DIRECTIONS FOR THIS TASK>
Can you print every record below exactly as written?

+--

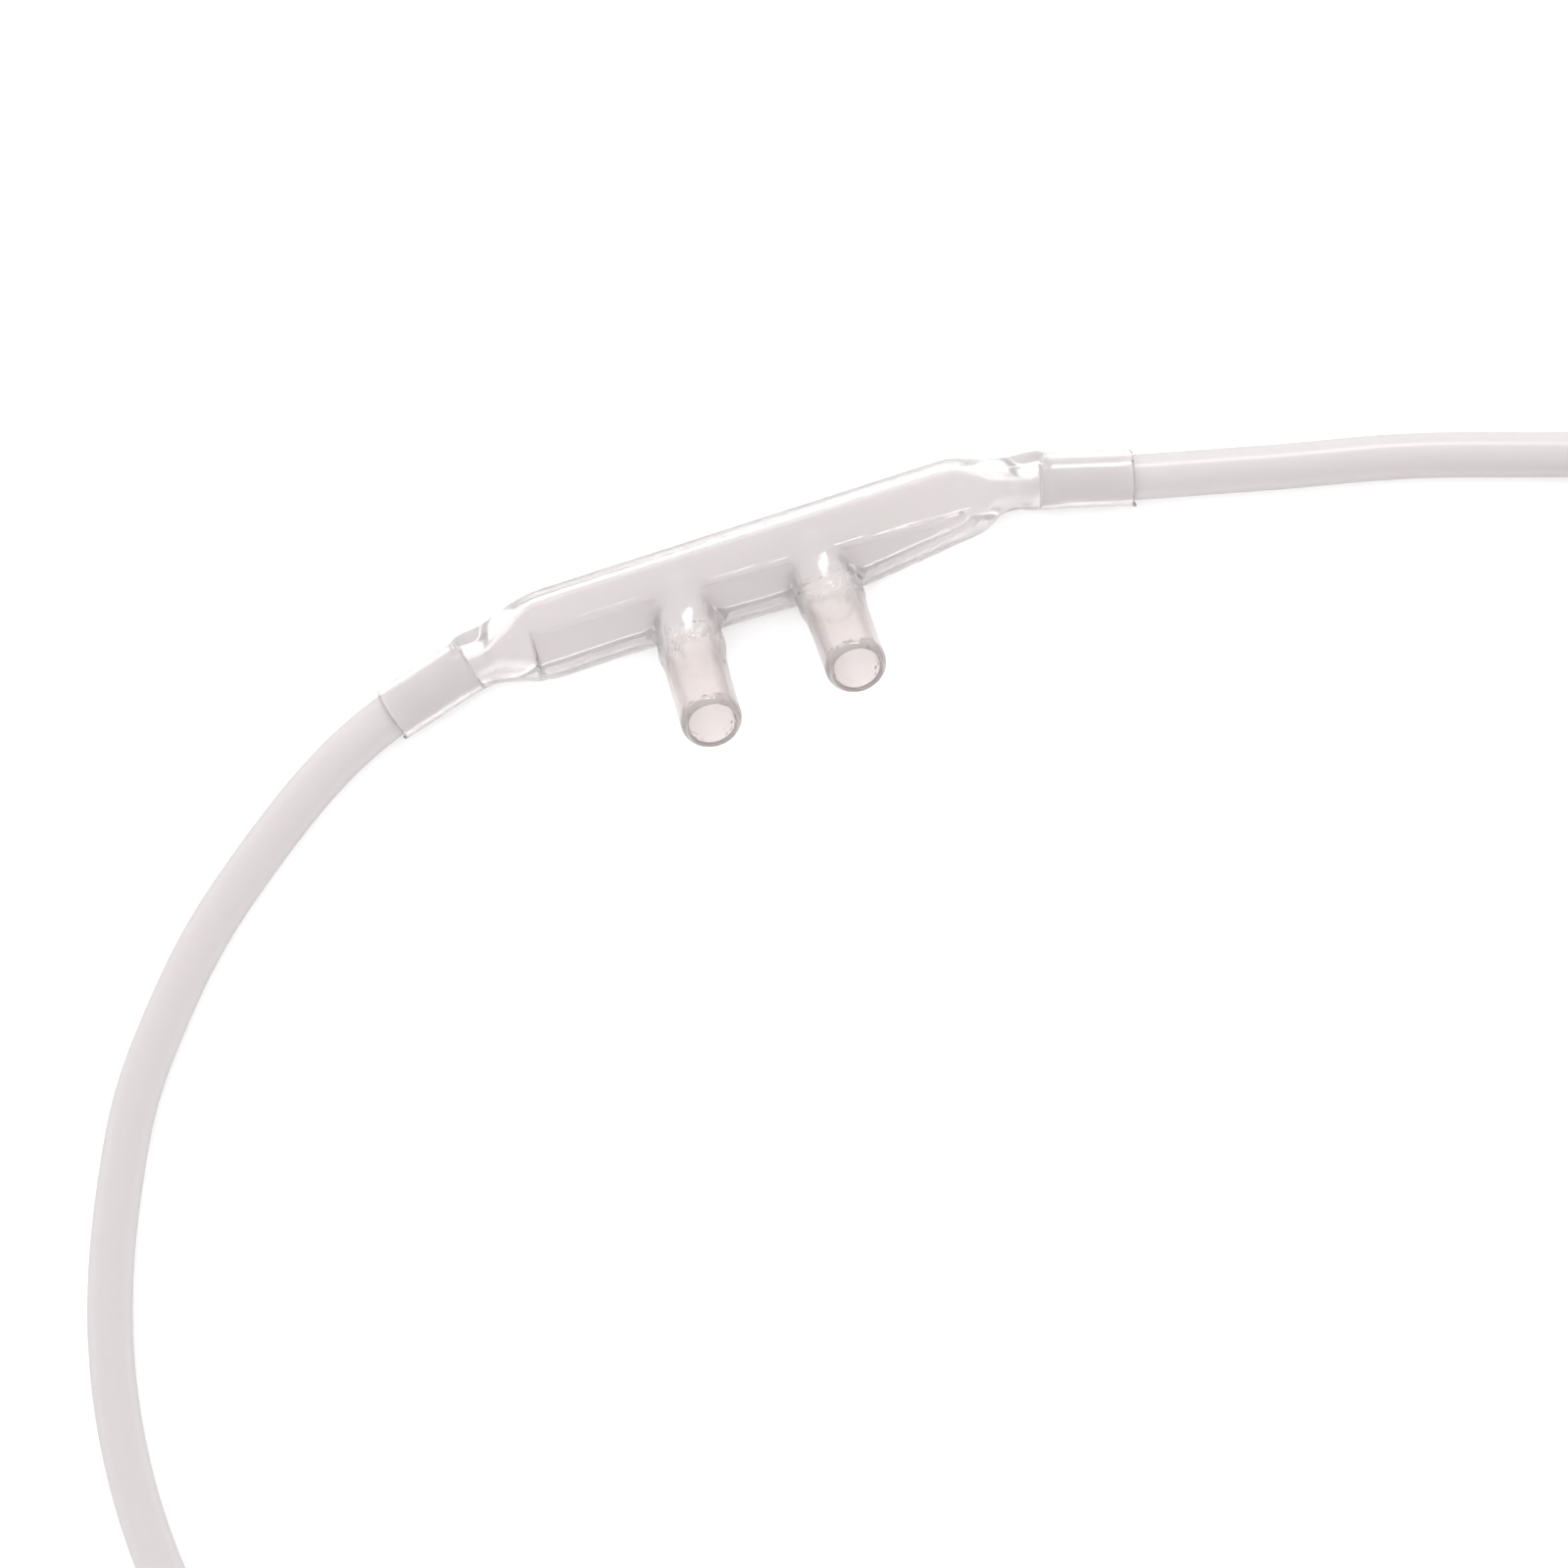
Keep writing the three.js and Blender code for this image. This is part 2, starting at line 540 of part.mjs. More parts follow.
const headset = new THREE.Group();
addPiece(headset, "left_headset_tube", tube(leftRoute, HEADSET_OD, [sleeveSeat(-1)]), clearPvc(0.7));
addPiece(headset, "right_headset_tube", tube(rightRoute, HEADSET_OD, [sleeveSeat(1)]), clearPvc(0.7));
addPiece(headset, "left_headset_tube_end", tube(leftTail, HEADSET_OD, [pairSeat(leftAside)]), clearPvc(0.7));
addPiece(headset, "right_headset_tube_end", tube(rightTail, HEADSET_OD, [pairSeat(rightAside)]), clearPvc(0.7));
cannula.add(headset);

const fittings = new THREE.Group();
fittings.applyMatrix4(lineFrame);
addPiece(fittings, "slide_adjuster", slideAdjuster(), white());
const yPiece = addPiece(fittings, "y_connector", yConnector(), clearPvc(0.6));
yPiece.position.set(0, yStart, 0);
cannula.add(fittings);

const supply = new THREE.Group();
addPiece(supply, "supply_tube", tube(supplyStart, SUPPLY_OD, [supplySeat]), clearPvc(0.7));
addPiece(supply, "supply_tube_end", tube(supplyEnd, SUPPLY_OD, [funnelSeat]), clearPvc(0.7));
const funnel = addPiece(supply, "end_connector", endConnector(), clearPvc(0.6));
funnel.position.copy(funnelBack);
funnel.quaternion.setFromUnitVectors(vector(0, 1, 0), funnelDirection);
cannula.add(supply);

// The coils stand on the same centre, one on the other, and turn from the lathe's Y axis to Z.
const coils = new THREE.Group();
coils.position.set(COIL_X, COIL_Y, 0);
const headsetRing = coilRing(HEADSET_COIL_IN, HEADSET_COIL_OUT, headsetCoilHeight, headsetR);
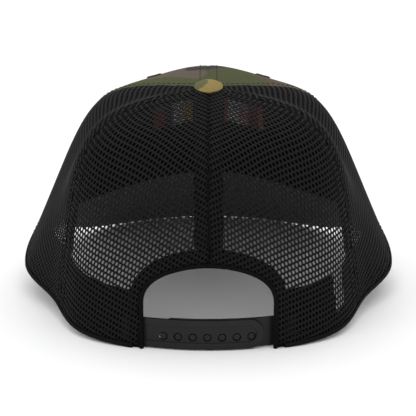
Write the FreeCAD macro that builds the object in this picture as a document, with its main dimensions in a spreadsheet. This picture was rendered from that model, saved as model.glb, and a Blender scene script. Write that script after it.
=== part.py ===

+--

OUTPUT>
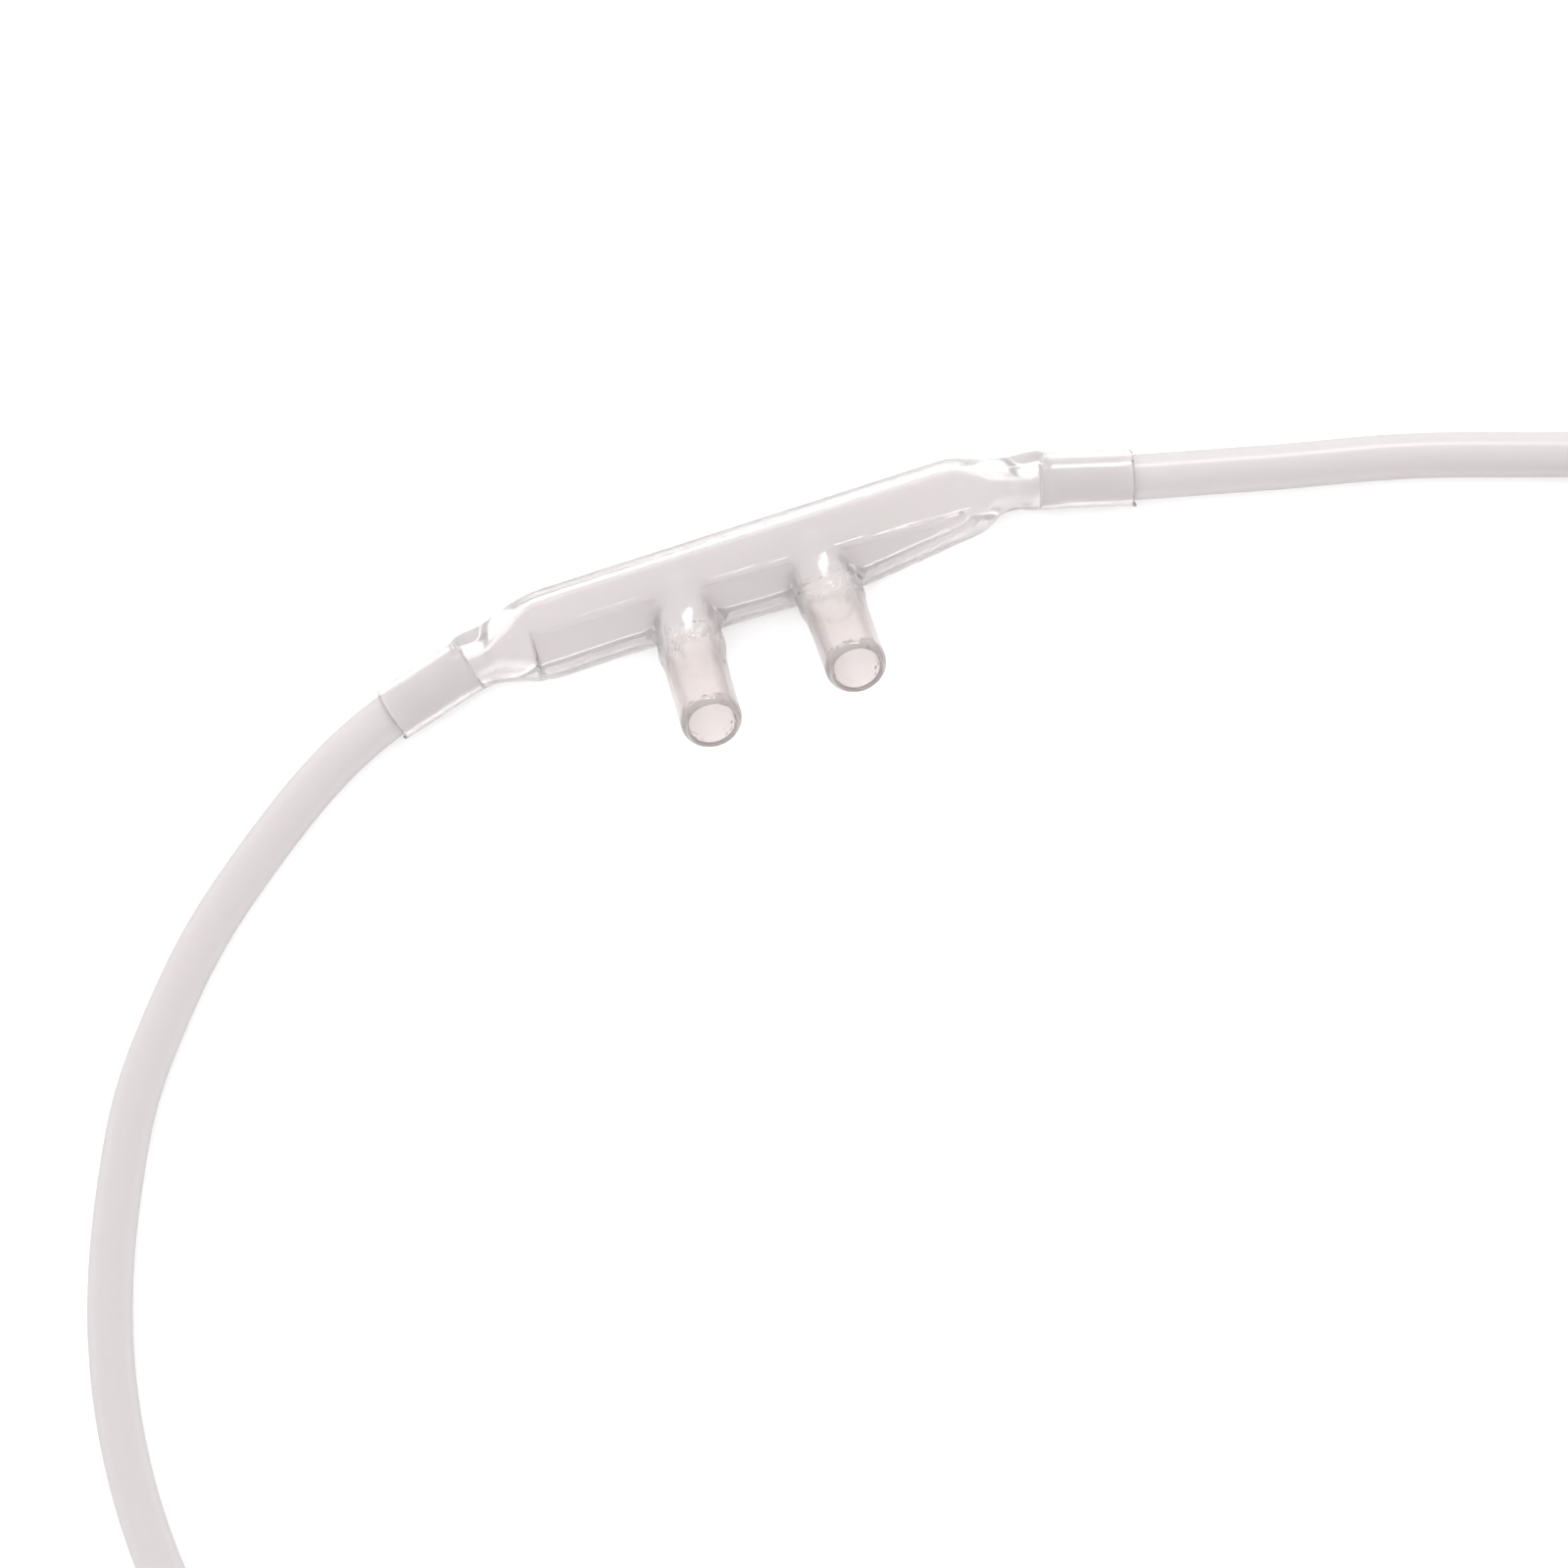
Keep writing the three.js and Blender code for this image. This is part 2, starting at line 540 of part.mjs. More parts follow.
const headset = new THREE.Group();
addPiece(headset, "left_headset_tube", tube(leftRoute, HEADSET_OD, [sleeveSeat(-1)]), clearPvc(0.7));
addPiece(headset, "right_headset_tube", tube(rightRoute, HEADSET_OD, [sleeveSeat(1)]), clearPvc(0.7));
addPiece(headset, "left_headset_tube_end", tube(leftTail, HEADSET_OD, [pairSeat(leftAside)]), clearPvc(0.7));
addPiece(headset, "right_headset_tube_end", tube(rightTail, HEADSET_OD, [pairSeat(rightAside)]), clearPvc(0.7));
cannula.add(headset);

const fittings = new THREE.Group();
fittings.applyMatrix4(lineFrame);
addPiece(fittings, "slide_adjuster", slideAdjuster(), white());
const yPiece = addPiece(fittings, "y_connector", yConnector(), clearPvc(0.6));
yPiece.position.set(0, yStart, 0);
cannula.add(fittings);

const supply = new THREE.Group();
addPiece(supply, "supply_tube", tube(supplyStart, SUPPLY_OD, [supplySeat]), clearPvc(0.7));
addPiece(supply, "supply_tube_end", tube(supplyEnd, SUPPLY_OD, [funnelSeat]), clearPvc(0.7));
const funnel = addPiece(supply, "end_connector", endConnector(), clearPvc(0.6));
funnel.position.copy(funnelBack);
funnel.quaternion.setFromUnitVectors(vector(0, 1, 0), funnelDirection);
cannula.add(supply);

// The coils stand on the same centre, one on the other, and turn from the lathe's Y axis to Z.
const coils = new THREE.Group();
coils.position.set(COIL_X, COIL_Y, 0);
const headsetRing = coilRing(HEADSET_COIL_IN, HEADSET_COIL_OUT, headsetCoilHeight, headsetR);
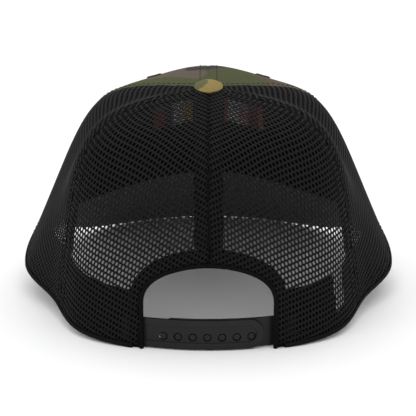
Write the FreeCAD macro that builds the object in this picture as a document, with its main dimensions in a spreadsheet. This picture was rendered from that model, saved as model.glb, and a Blender scene script. Write that script after it.
=== part.py ===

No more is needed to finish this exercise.